# Question about my surround sound - not sure what connection to use for tv



## Labarr15 (Jan 6, 2009)

Hello!

My family recently re-did the whole family room. We got a new TV as well. And a blue-ray player. We did however keep our surround sound system from 7+ years ago...
So getting to the question:

How do I hook up the TV to the reciever in order to use the surround sound? MY TV HAS outputs for Red and White analog audio AND Optical. Below is everything the surround sound receiver has.

After the TV is all set.. I will then need to know how to hook up my blue-ray player to the receiver. The BLUE RAY player ONLY has an hdmi port in the back.












This whole surround sound was put in like I said 7+ years ago. I am good with computer.. But it seems I need alot more practice/info on audio stuff smile.gif
Any help is greatly appreciated!!


Reciever model: STR K740P



(It came as a package so I don't believe there is much info about it)


----------



## yustr (Sep 27, 2004)

The BR player should go directly to the TV using the HDMI connections. 

If you play other sources - say a cable box - then the digital out of the cable box should go to the digital in of the TV. 

Then from the Digital out of the TV to the Digital in of the receiver. 

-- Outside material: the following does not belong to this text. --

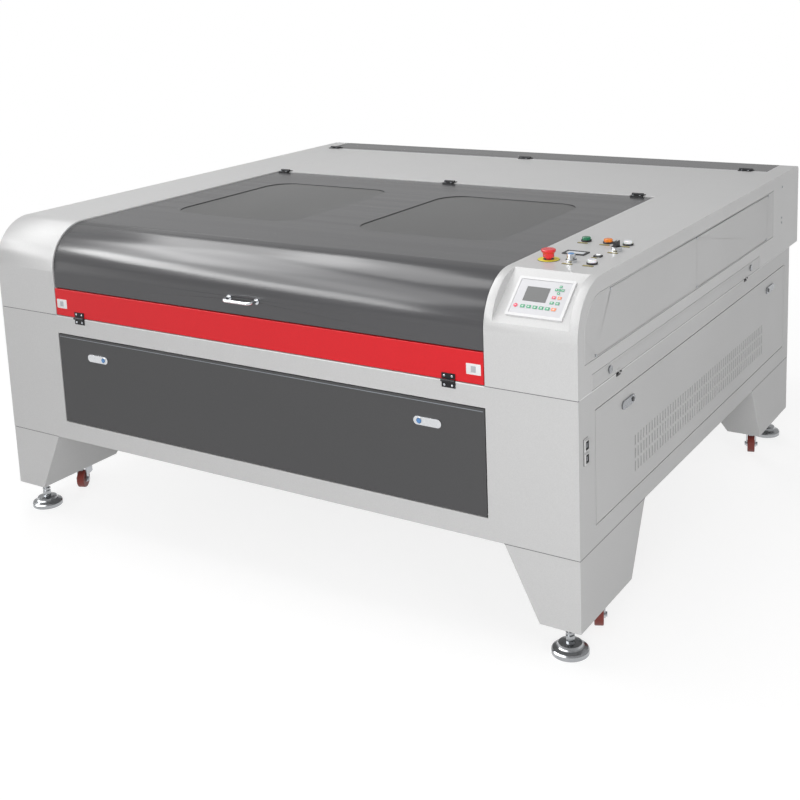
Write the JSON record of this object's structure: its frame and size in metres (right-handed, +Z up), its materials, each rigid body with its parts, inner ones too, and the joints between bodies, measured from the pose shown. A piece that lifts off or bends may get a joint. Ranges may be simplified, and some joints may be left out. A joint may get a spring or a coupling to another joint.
{
  "type": "laser engraving machine",
  "caption": "Large flatbed gantry laser engraving machine with windowed lid, front flap, control wing, lifting bed and caster legs.",
  "frame": {"origin": "on the floor under the middle of the machine's bounding box", "axes": "+X to the machine's right as the operator faces it, +Y to the back, +Z up"},
  "size_m": [2.146, 2.023, 1.052],
  "materials": {
    "light_grey_paint": "satin light grey powder coat",
    "white_paint": "satin off-white powder coat",
    "dark_grey_paint": "satin dark grey powder coat",
    "red_paint": "satin red powder coat",
    "window": "tinted clear panel",
    "black_steel": "black coated steel",
    "chrome": "polished chrome",
    "zinc": "zinc plated steel",
    "aluminium": "clear anodised aluminium",
    "black_plastic": "matte black plastic",
    "white_plastic": "white plastic",
    "blue_plastic": "blue plastic",
    "red_plastic": "red plastic",
    "green_plastic": "green plastic",
    "orange_plastic": "orange plastic",
    "overlay": "printed membrane sheet",
    "tube_glass": "clear glass",
    "wheel_nylon": "dark red nylon",
    "housing_grey": "grey enamel",
    "red_anodised": "red anodised aluminium"
  },
  "bodies": {
    "frame": {"lower_cabinet": "light_grey_paint", "legs": "light_grey_paint", "left_wing": "white_paint", "right_wing": "white_paint", "rear_housing": "white_paint", "keypad_frame": "white_plastic", "keypad_overlay": "overlay", "access_panel": "light_grey_paint", "fasteners": "zinc", "back_panel": "light_grey_paint", "panel_bezels": "black_plastic", "hinge_plates": "black_steel", "y_rails": "aluminium", "y_drive": "black_plastic", "laser_tube": "tube_glass", "electronics": "housing_grey", "caster_plates": "zinc", "lift_screws": "zinc"},
    "lid": {"lid_shell": "dark_grey_paint", "lid_windows": "window", "lid_handle": "chrome", "lid_hinge_leaves": "black_steel"},
    "flap": {"front_flap": "red_paint", "flap_hinge_leaves": "black_steel"},
    "cover": {"tube_cover": "dark_grey_paint", "cover_hinge_leaves": "black_steel"},
    "front_door": {"front_door": "dark_grey_paint", "front_latch_plates": "chrome"},
    "front_button_left": {"front_latch_button_left": "blue_plastic"},
    "front_button_right": {"front_latch_button_right": "blue_plastic"},
    "side_door": {"side_door": "light_grey_paint", "side_latch_plates": "chrome"},
    "side_button_front": {"side_latch_button_front": "blue_plastic"},
    "side_button_rear": {"side_latch_button_rear": "blue_plastic"},
    "strip_door": {"strip_door": "light_grey_paint"},
    "strip_lock_front": {"strip_lock_front": "chrome"},
    "strip_lock_rear": {"strip_lock_rear": "chrome"},
    "stop_button": {"stop_button": "red_plastic"},
    "key": {"key_barrel": "chrome"},
    "selector": {"selector_knob": "black_plastic"},
    "button_start": {"button_start": "white_plastic"},
    "button_green": {"button_green": "green_plastic"},
    "button_orange": {"button_orange": "orange_plastic"},
    "button_white": {"button_white": "white_plastic"},
    "gantry": {"gantry_beam": "aluminium"},
    "head": {"laser_head": "red_anodised"},
    "drive_shaft": {"y_drive_shaft": "zinc"},
    "table": {"work_table": "aluminium"},
    "fork_fl": {"caster_fork_fl": "zinc"},
    "wheel_fl": {"caster_wheel_fl": "wheel_nylon"},
    "foot_fl": {"foot_fl": "zinc"},
    "fork_fr": {"caster_fork_fr": "zinc"},
    "wheel_fr": {"caster_wheel_fr": "wheel_nylon"},
    "foot_fr": {"foot_fr": "zinc"},
    "fork_rl": {"caster_fork_rl": "zinc"},
    "wheel_rl": {"caster_wheel_rl": "wheel_nylon"},
    "foot_rl": {"foot_rl": "zinc"},
    "fork_rr": {"caster_fork_rr": "zinc"},
    "wheel_rr": {"caster_wheel_rr": "wheel_nylon"},
    "foot_rr": {"foot_rr": "zinc"}
  },
  "joints": [
    {"name": "lid_open", "type": "hinge", "parent": "frame", "child": "lid", "pos_m": [0, 0.2275, 1.0265], "axis": [-1, 0, 0], "range_deg": [0, 75]},
    {"name": "flap_open", "type": "hinge", "parent": "frame", "child": "flap", "pos_m": [0, -0.978, 0.7305], "axis": [1, 0, 0], "range_deg": [0, 170]},
    {"name": "cover_open", "type": "hinge", "parent": "frame", "child": "cover", "pos_m": [0, 0.839, 1.0265], "axis": [1, 0, 0], "range_deg": [0, 95]},
    {"name": "front_door_open", "type": "hinge", "parent": "frame", "child": "front_door", "pos_m": [0, -0.968, 0.371], "axis": [1, 0, 0], "range_deg": [0, 90]},
    {"name": "front_button_left_press", "type": "slide", "parent": "front_door", "child": "front_button_left", "axis": [0, 1, 0], "range_m": [0, 0.003], "stiffness_N_per_m": 600, "springref_m": -0.003},
    {"name": "front_button_right_press", "type": "slide", "parent": "front_door", "child": "front_button_right", "axis": [0, 1, 0], "range_m": [0, 0.003], "stiffness_N_per_m": 600, "springref_m": -0.003},
    {"name": "side_door_open", "type": "hinge", "parent": "frame", "child": "side_door", "pos_m": [1.0645, 0, 0.367], "axis": [0, 1, 0], "range_deg": [0, 90]},
    {"name": "side_button_front_press", "type": "slide", "parent": "side_door", "child": "side_button_front", "axis": [-1, 0, 0], "range_m": [0, 0.003], "stiffness_N_per_m": 600, "springref_m": -0.003},
    {"name": "side_button_rear_press", "type": "slide", "parent": "side_door", "child": "side_button_rear", "axis": [-1, 0, 0], "range_m": [0, 0.003], "stiffness_N_per_m": 600, "springref_m": -0.003},
    {"name": "strip_door_open", "type": "hinge", "parent": "frame", "child": "strip_door", "pos_m": [1.0726, 0, 0.731], "axis": [0, 1, 0], "range_deg": [0, 155]},
    {"name": "strip_lock_front_turn", "type": "hinge", "parent": "strip_door", "child": "strip_lock_front", "pos_m": [1.07, -0.7775, 0.756], "axis": [1, 0, 0], "range_deg": [0, 90]},
    {"name": "strip_lock_rear_turn", "type": "hinge", "parent": "strip_door", "child": "strip_lock_rear", "pos_m": [1.07, 0.4285, 0.756], "axis": [1, 0, 0], "range_deg": [0, 90]},
    {"name": "stop_press", "type": "slide", "parent": "frame", "child": "stop_button", "axis": [0, 0, -1], "range_m": [0, 0.004], "stiffness_N_per_m": 1500, "springref_m": -0.004},
    {"name": "key_turn", "type": "hinge", "parent": "frame", "child": "key", "pos_m": [0.941, -0.7285, 1.022], "axis": [0, 0, 1], "range_deg": [-90, 0]},
    {"name": "selector_turn", "type": "hinge", "parent": "frame", "child": "selector", "pos_m": [1.001, -0.5655, 1.022], "axis": [0, 0, 1], "range_deg": [-90, 0]},
    {"name": "button_start_press", "type": "slide", "parent": "frame", "child": "button_start", "axis": [0, 0, -1], "range_m": [0, 0.003], "stiffness_N_per_m": 600, "springref_m": -0.003},
    {"name": "button_green_press", "type": "slide", "parent": "frame", "child": "button_green", "axis": [0, 0, -1], "range_m": [0, 0.003], "stiffness_N_per_m": 600, "springref_m": -0.003},
    {"name": "button_orange_press", "type": "slide", "parent": "frame", "child": "button_orange", "axis": [0, 0, -1], "range_m": [0, 0.003], "stiffness_N_per_m": 600, "springref_m": -0.003},
    {"name": "button_white_press", "type": "slide", "parent": "frame", "child": "button_white", "axis": [0, 0, -1], "range_m": [0, 0.003], "stiffness_N_per_m": 600, "springref_m": -0.003},
    {"name": "gantry_y", "type": "slide", "parent": "frame", "child": "gantry", "axis": [0, 1, 0], "range_m": [-1.08, 0.2]},
    {"name": "head_x", "type": "slide", "parent": "gantry", "child": "head", "axis": [1, 0, 0], "range_m": [-1.26, 0.035]},
    {"name": "drive_shaft_spin", "type": "hinge", "parent": "frame", "child": "drive_shaft", "pos_m": [0, 0.6665, 0.9618], "axis": [1, 0, 0], "continuous": true},
    {"name": "table_lower", "type": "slide", "parent": "frame", "child": "table", "axis": [0, 0, -1], "range_m": [0, 0.2]},
    {"name": "swivel_fl", "type": "hinge", "parent": "frame", "child": "fork_fl", "pos_m": [-1.01, -0.7285, 0.085], "axis": [0, 0, 1], "continuous": true},
    {"name": "wheel_spin_fl", "type": "hinge", "parent": "fork_fl", "child": "wheel_fl", "pos_m": [-0.99648, -0.7575, 0.038], "axis": [0.9063, 0.4226, 0], "continuous": true},
    {"name": "foot_level_fl", "type": "slide", "parent": "frame", "child": "foot_fl", "axis": [0, 0, -1], "range_m": [0, 0.02]},
    {"name": "swivel_fr", "type": "hinge", "parent": "frame", "child": "fork_fr", "pos_m": [1.01, -0.7285, 0.085], "axis": [0, 0, 1], "continuous": true},
    {"name": "wheel_spin_fr", "type": "hinge", "parent": "fork_fr", "child": "wheel_fr", "pos_m": [1.02352, -0.7575, 0.038], "axis": [0.9063, 0.4226, 0], "continuous": true},
    {"name": "foot_level_fr", "type": "slide", "parent": "frame", "child": "foot_fr", "axis": [0, 0, -1], "range_m": [0, 0.02]},
    {"name": "swivel_rl", "type": "hinge", "parent": "frame", "child": "fork_rl", "pos_m": [-1.01, 0.6615, 0.085], "axis": [0, 0, 1], "continuous": true},
    {"name": "wheel_spin_rl", "type": "hinge", "parent": "fork_rl", "child": "wheel_rl", "pos_m": [-0.99906, 0.63143, 0.038], "axis": [0.9397, 0.342, 0], "continuous": true},
    {"name": "foot_level_rl", "type": "slide", "parent": "frame", "child": "foot_rl", "axis": [0, 0, -1], "range_m": [0, 0.02]},
    {"name": "swivel_rr", "type": "hinge", "parent": "frame", "child": "fork_rr", "pos_m": [1.01, 0.6615, 0.085], "axis": [0, 0, 1], "continuous": true},
    {"name": "wheel_spin_rr", "type": "hinge", "parent": "fork_rr", "child": "wheel_rr", "pos_m": [1.01936, 0.6309, 0.038], "axis": [0.9563, 0.2924, 0], "continuous": true},
    {"name": "foot_level_rr", "type": "slide", "parent": "frame", "child": "foot_rr", "axis": [0, 0, -1], "range_m": [0, 0.02]}
  ],
  "couplings": [
    {"joint": "drive_shaft_spin", "follows": "gantry_y", "rad_per_m": 71.429}
  ]
}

You may have to go into the menu of the TV and tell it to export audio via digital.


----------



## JimE (Apr 16, 2009)

Not likely to function the way that you want.

The TV optical output is likely only stereo unless you are using the TV's internal tuner for broadcast TV. So you can use the analog (red/white RCA) stereo output or the optical port, both should output a stereo signal. You won't, however, get surround sound.

For surround sound, you will need a new receiver with HDMI inputs. All of your devices connect via HDMI to the AVR (Audio/Video Receiver), and output from the AVR by HDMI to the TV. 

HDMI is also the ONLY way to take advantage of the new HD audio soundtracks present on Blu-Ray discs.


----------



## Vegassparky (Nov 24, 2013)

If you bought a new TV, and it's at least 1080P, I agree with Dogg. A new HDMI surround sound receiver will make the system easier to use/set up, and you'll be able to take full advantage of all the content available. A new HDMI receiver will act as an audio and video source switch.

With your existing gear, connecting the BR player to TV via HDMI, and the TV optical out to the receiver should work if you have the ability to turn the internal speakers of the display off. At best it's only simulated surround sound, and more likely only stereo.

I re-did the A/V in our family room recently and went with a 7.1 SS and PLiiZ speaker placement. It was well worth the additional investment. If you already have wiring in place for the speakers, swapping out the new components will be easy.


----------